Friendship Review: Tim Robinson Meets The Male Loneliness Epidemic
- Tim Robinson and Paul Rudd work great together
- Sheds light on the mysterious world of male friendship
- Loses steam in the third act
After building up a devoted fanbase with "Detroiters" and "I Think You Should Leave" (arguably one of the best comedy TV shows), Tim Robinson's finally getting a crack at the big screen. "Friendship" is cringe comedy at its best, as Robinson's character goes further and further down the rabbit hole in trying to be friends with his cool new neighbor. But although its absurdist sense of humor is the main calling card of "Friendship," it also speaks to the inherent complexities of relationships between men who are not really socialized to emotionally connect with one another on a deeper level. With Robinson doing his thing and Paul Rudd's straight man delightfully off-kilter in his own way, "Friendship" is a chaotic ride from start to finish.
Craig Waterman (Robinson) has a life that's comfortable enough, if not particularly exciting. He works a job in marketing, and comes home to his teenage son Steven (Jack Dylan Grazer) and wife Tami (Kate Mara), who's semi-openly stepping out on him with her ex-boyfriend. What Craig really needs is a friend to confide in, to work through all the things in his life that he struggles to give voice to. Enter Austin Carmichael (Rudd), a new neighbor who glows with extroversion. A local meteorologist, Austin's status as a community celebrity and his ability to make everyone he meets feel like they've been buddies forever draws Craig in like a moth to the flame. They have a few dude hangs, and Craig is in heaven. Is this what it's like to have a male friend?
But just as quickly (and to be fair, after a few social missteps from Craig), Austin detaches himself from the budding friendship. Utterly bereft, Craig becomes convinced that he can heal the breach that has developed between them — by whatever means necessary.
How do men do friendships?
Although there's plenty of laughs throughout the film, its most interesting aspect is how it approaches the entire concept of male friendship. There are so few models in real life and even in media of what it's actually supposed to look like. Craig is completely in the weeds — he's so thrilled to have made a connection with another guy that he, predictably, goes way too far and scares him off. He doesn't know what the rules are, so he can't tell when he's crossed a line. This central idea about men not knowing how to relate to one another on an emotional level is taken to absurdly comedic extremes.
What also makes "Friendship" a lot of fun is that while Tim Robinson is obviously completely over the top in his performance, everyone else in the film matches his energy. It's not like there's one unhinged character surrounded by complete normies — everyone's a little bit off in "Friendship." Austin and his group of guy friends have their own quirks; Tami and Steven sometimes kiss on the mouth. No one in this film is normal. And that commitment to weirdness is what keeps Craig grounded in his surreal version of life.
That said, "Friendship" does suffer from some third act woes.
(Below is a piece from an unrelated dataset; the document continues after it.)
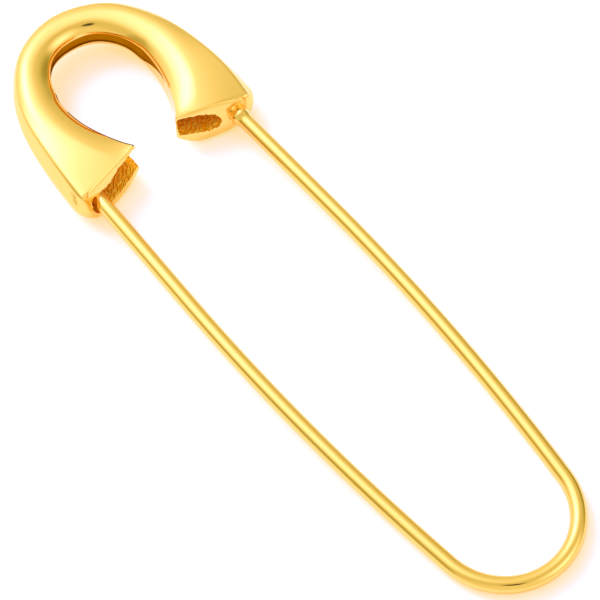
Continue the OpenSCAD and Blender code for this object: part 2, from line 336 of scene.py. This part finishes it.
def smooth_columns(rows):
    """Curves without kinks through the mirrored rows: a natural cubic spline for each column."""
    mirror = np.ones(rows.shape[1])
    mirror[[INNER_Y, OUTER_Y]] = -1
    whole = np.vstack([(rows * mirror)[:0:-1], rows])
    n = len(whole)
    pull = np.zeros((n, n))
    bend = np.zeros_like(whole)
    pull[0, 0] = pull[-1, -1] = 1
    for i in range(1, n - 1):
        pull[i, i - 1:i + 2] = 1, 4, 1
        bend[i] = 6 * (whole[i - 1] - 2 * whole[i] + whole[i + 1])
    bend = np.linalg.solve(pull, bend)

    def at(t):
        i = int(min(t, LAST - 1e-9)) + LAST
        f = t - (i - LAST)
        g = 1 - f
        return (g * whole[i] + f * whole[i + 1]
                + ((g ** 3 - g) * bend[i] + (f ** 3 - f) * bend[i + 1]) / 6)
    return at


section_at = smooth_columns(SECTIONS)


def blend(a, b, share):
    return a * (1 - share) + b * share


def smooth_step(f):
    f = min(1.0, max(0.0, f))
    return f * f * (3 - 2 * f)


def ending(t):
    """0 to 1 over the last two sections of a leg."""
    return max(0.0, (t - LAST + 2) / 2) ** 2


class Section:
    """The head's section at one station of one leg: its plan line and its profile."""

    def __init__(self, t, side):
        self.t = t
        (ix, iy, inner_shift, ox, oy, outer_shift, self.wall_top, self.wall_low, self.roof,
         self.roll, self.crest, self.drop, self.side, self.belly, self.crease) = section_at(t)
        self.leg = side
        self.inner = np.array([ix, iy + side * inner_shift])
        outer = np.array([ox, oy + side * outer_shift])
        self.width = np.linalg.norm(outer - self.inner)
        self.across = (outer - self.inner) / self.width
        self.ahead = np.array([self.across[1], -self.across[0]])
        self.ending = ending(t)
        self.catch = self.ending if side < 0 else 0.0
        self.drop += ARM_DROP * self.ending * (side > 0)
        self.foot = -WALL_IN * self.ending - side * inner_shift * abs(self.across[1])
        self.crease = min(1.0, max(0.0, self.crease))

    def place(self, s, z, forward=0.0):
        """A profile point, with the section leaning towards the end face and the catch leg outwards."""
        down = self.roof - z
        aside = s + self.catch * CATCH_LEAN * down
        x, y = self.inner + aside * self.across + (self.ending * END_SLOPE * down + forward) * self.ahead
        return Vector((x, self.leg * y, z))

    def profile(self, cut):
        """Points [s, z] from the edge of the roof round the arch over the roof, down the side, round the
        belly and up the wall of the arch. The cut draws in the side, and the belly by a share of it."""
        quarter = np.arange(QUARTER) / QUARTER
        w = self.width
        low = (w * blend(BELLY_AT, CATCH_BELLY_AT, self.catch),
               self.belly + CATCH_BELLY_UP * self.catch + BELLY_SHARE * cut)
        points = [self.roof_point(blend(EDGE_IN / (self.crest * w), 1, f)) for f in quarter]
        points += [self.shoulder_point(f, cut) for f in quarter]
        points += [(blend(low[0], w - cut, cos(f * pi / 2) ** BELLY_TURN),
                    blend(self.side, low[1], sin(f * pi / 2) ** BELLY_TURN)) for f in quarter]
        points += [(blend(low[0], self.foot, f), blend(low[1], self.wall_low, f ** 3)) for f in quarter]
        return points + self.wall_points()

    def roof_point(self, f):
        """From the edge round the arch at 0 to the crest at 1."""
        return self.crest * self.width * f, blend(self.roof, self.wall_top, (1 - f) ** self.roll)

    def shoulder_point(self, f, cut):
        """From the crest at 0 to the widest line at 1: round, or over the crease where that is there."""
        w = self.width
        crest = self.crest * w
        round_s = blend(crest, w - cut, sin(f * pi / 2))
        round_z = blend(self.side, self.roof, cos(f * pi / 2))
        corner = w - max(CREASE_IN, cut + CREASE_CLEAR)
        top = self.roof - self.drop
        if f < ROOF_PART:
            g = f / ROOF_PART
            sharp_s = blend(crest, corner - CREASE_ROUND, g)
            sharp_z = self.roof - self.drop * g * g
        elif f < ROUND_PART:
            g = (f - ROOF_PART) / (ROUND_PART - ROOF_PART)
            sharp_s = corner - CREASE_ROUND * (1 - g) ** 2 + 0.5 * CREASE_ROUND * g * g
            sharp_z = top - CREASE_ROUND * g * g
        else:
            g = (f - ROUND_PART) / (1 - ROUND_PART)
            sharp_s = blend(w - cut, corner + 0.5 * CREASE_ROUND, (1 - g) ** CREASE_FALL)
            sharp_z = blend(top - CREASE_ROUND, self.side, g)
        return blend(round_s, sharp_s, self.crease), blend(round_z, sharp_z, self.crease)

    def wall_points(self):
        """The wall of the arch from its foot up to the edge of the roof."""
        grown = smooth_step((self.t - RIM_GROWS) / (RIM_MEETS - RIM_GROWS))
        top = self.wall_top - EDGE_DOWN
        rim = blend(self.wall_low + RIM, top - RIM_SHORT, grown)
        deep = RECESS * (1 - grown)
        set_in = np.linspace(rim + RECESS_STEP, top - RECESS_STEP, WALL - 3)
        heights = [self.wall_low, rim, *set_in, top]
        depths = [0, 0, *[deep] * len(set_in), 0]
        return [(blend(self.foot, 0, (z - self.wall_low) / (top - self.wall_low)) + d, z)
                for z, d in zip(heights, depths)]

    def ring(self, cut=0.0, inset=0.0, forward=0.0):
        """The profile in place. For the polished edge it is drawn in by the inset along its normals."""
        flat = np.array(self.profile(cut))
        share = np.interp(np.arange(len(flat)), *EDGE_SHARES)
        if inset:
            along = np.roll(flat, -1, axis=0) - np.roll(flat, 1, axis=0)
            along /= np.linalg.norm(along, axis=1)[:, None]
            flat = flat - inset * share[:, None] * np.stack([-along[:, 1], along[:, 0]], axis=1)
        return [self.place(s, z, forward * part) for (s, z), part in zip(flat, share)]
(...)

In movies like this, they often inevitably hit a point where the chaos becomes all-consuming and it loses all contact with reality. Craig goes so hard that eventually, it becomes almost impossible to reel it back in for a satisfying conclusion. Since Robinson's style is so surreal, "Friendship" bears this better than most other cringe comedies, but it still loses some momentum in the final act.
Tim Robinson and Paul Rudd 4ever
Still, "Friendship" is a lot of fun, and it proves that what works for Tim Robinson in short sketches is largely transferable to the big screen. Robinson and Paul Rudd work well together, and "Friendship" weaponizes Rudd's natural charisma so thoroughly that we can completely understand why Craig would become so infatuated with Austin, and how gutting it is when Austin kindly suggests that they take a little break from one another. It sends you right back to middle school, when you just can't figure out why the person who you seemed to vibe with doesn't want to be your friend anymore. Is this a madcap spiritual successor to "The Banshees of Inisherin?" Perhaps.
Even if it doesn't perfectly stick the landing, "Friendship" is a more-than-worthy subversion of the buddy comedy. And ultimately, your enjoyment of it will largely depend on how on-board you are with Robinson's schtick. Are you known for referencing the adult ghost tour where you can say whatever the hell you want, or other classic "I Think You Should Leave" bits? If so, you'll probably like this too. If not, well ... you should still give it a chance — broad comedies that get theatrical releases aren't exactly growing on trees these days, so we should all embrace the rare few that make it to our local cineplex.
"Friendship" hits theaters on May 16.